Semakin dalam kurasakan, semakin kuat angin itu menarik pergelanganku, telapakku, jemariku. Angin itu menari pada tanganku, mengajak tanganku menari pada angin.
Sambil terus berjalan melewati tikungan seberang FISIP, aku menguatkan keyakinan pada hayalku. Kupejamkan mataku. Kualirkan semua rasa ditubuh hanya pada telapak tangan dan ujung-ujung jari. Rasa panas, gemetar, berdenyut, serta tusukan jarum-jarum yang menggelitik dan menyakitkan.
Aku membuka mata, kembali berjalan sambil melirik ke arah Dekanat FISIP dan selasar FISIP. Sepi.
Aku melihat kedua telapak tanganku. Biasanya pucat, namun kini memerah. Gemetarnya pun makin kuat. Aku merasakan ada panas yang memancar ke dadaku.

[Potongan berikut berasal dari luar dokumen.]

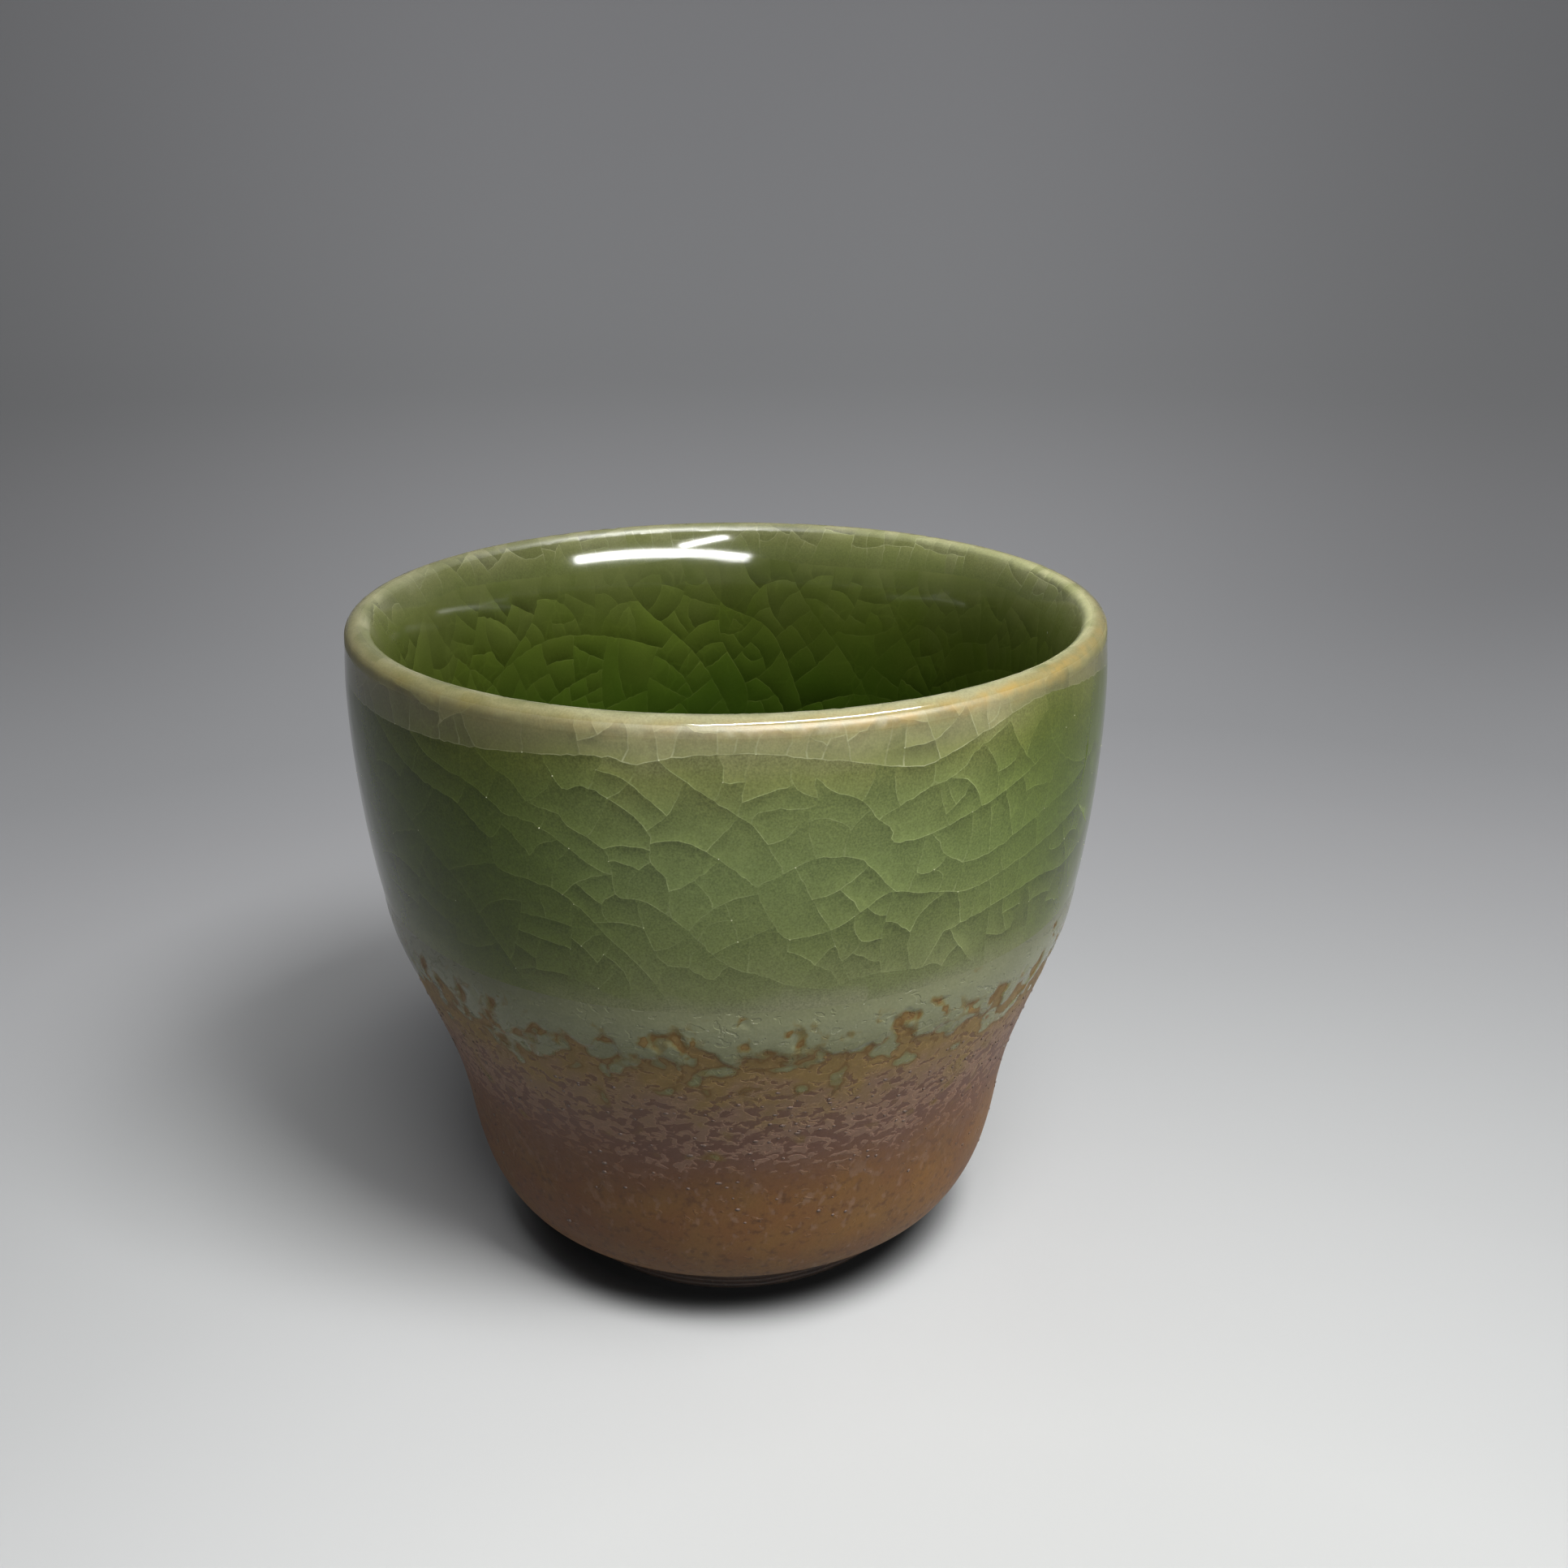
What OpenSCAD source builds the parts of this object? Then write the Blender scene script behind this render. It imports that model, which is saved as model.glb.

Kuturunkan tanganku, panasnya hilang. Kugoyangkan lagi tanganku, denyutnya semakin kuat, hingga aku bisa mendengarnya. Seperti orang yang sedang berlari jarak jauh, pastilah nafas dan denyut jantungnya bisa terdengar oleh kuping sendiri. Aku jadi ingat lagi perkataan temanku, “Kalau kamu berkonsentrasi untuk mengeluarkan energi dari ujung-ujung jari, jantungmu seperti pindah ke ujung-ujung jari.”
Aku berusaha mendengar lebih dalam. Sambil menggoyangkan tanganku, kudengarkan suara angin yang seirama dengan denyut ujung jariku. Mirip suara angin di pantai. Ternyata, suara tersebut bersautan dengan suara pijakan kakiku. Suara pijakan kaki yang memakai sepatu kets, menginjak trotoar pejalan kaki. Aku mencoba turun dari trotoar dan berjalan di aspal. Kuinjak daun-daun kering di pinggir aspal. Suara pijakan yang renyah.
Suara angin, suara denyut ujung jari, suara pijakan kaki. Bersautan. Menghanyutkan. Kupejamkan mata, kuhirup napas panjang. Segar.
Kurasakan badanku, kurasakan angin yang berhembus, memasuki pori-pori bajuku. Membelai perut, dada, leher, kepala, semuanya. Hingga lupa akan rasa sakit (seperti ditusuki jarum) di telapak tanganku.
Aku masih berjalan, kini sudah hampir sampai. Lampu sorot Bale’ Padjadjaran sudah menyambutku. Namun lampu sorot itu tidak melenyapkan irama yang telah menghanyutkanku itu. Sambil berjalan melewati pos satpam Pedca, aku menikmati irama itu sambil bernyanyi dalam hati.
Ada yang ingin diucapkan angin
Mungkin dingin
Seperti ada yang ingin diucapkan
Mungkin kegelisahan
Musik yang gemetar pada gitarmu
Seperti deru
Ada yang ingin diucapkan angin pada kegelapan
Malam yang mengalirkan badai dan laut pasang
Pada lagumu, sebuah balada
Tak selesai
Tapi ada yang ingin diucapkan padamu
Mungkin rindu
Ketika angin itu memberat di ruang tunggu
Dan cuaca pada palka
Seperti ingin memberhentikan waktu
Malam itu, ketika sudah di dalam kamar, bersama kelelahan, kesedihan yang terselimut kebahagiaan, dan rasa sakit yang terlupakan, aku tertidur. Nyenyak sekali.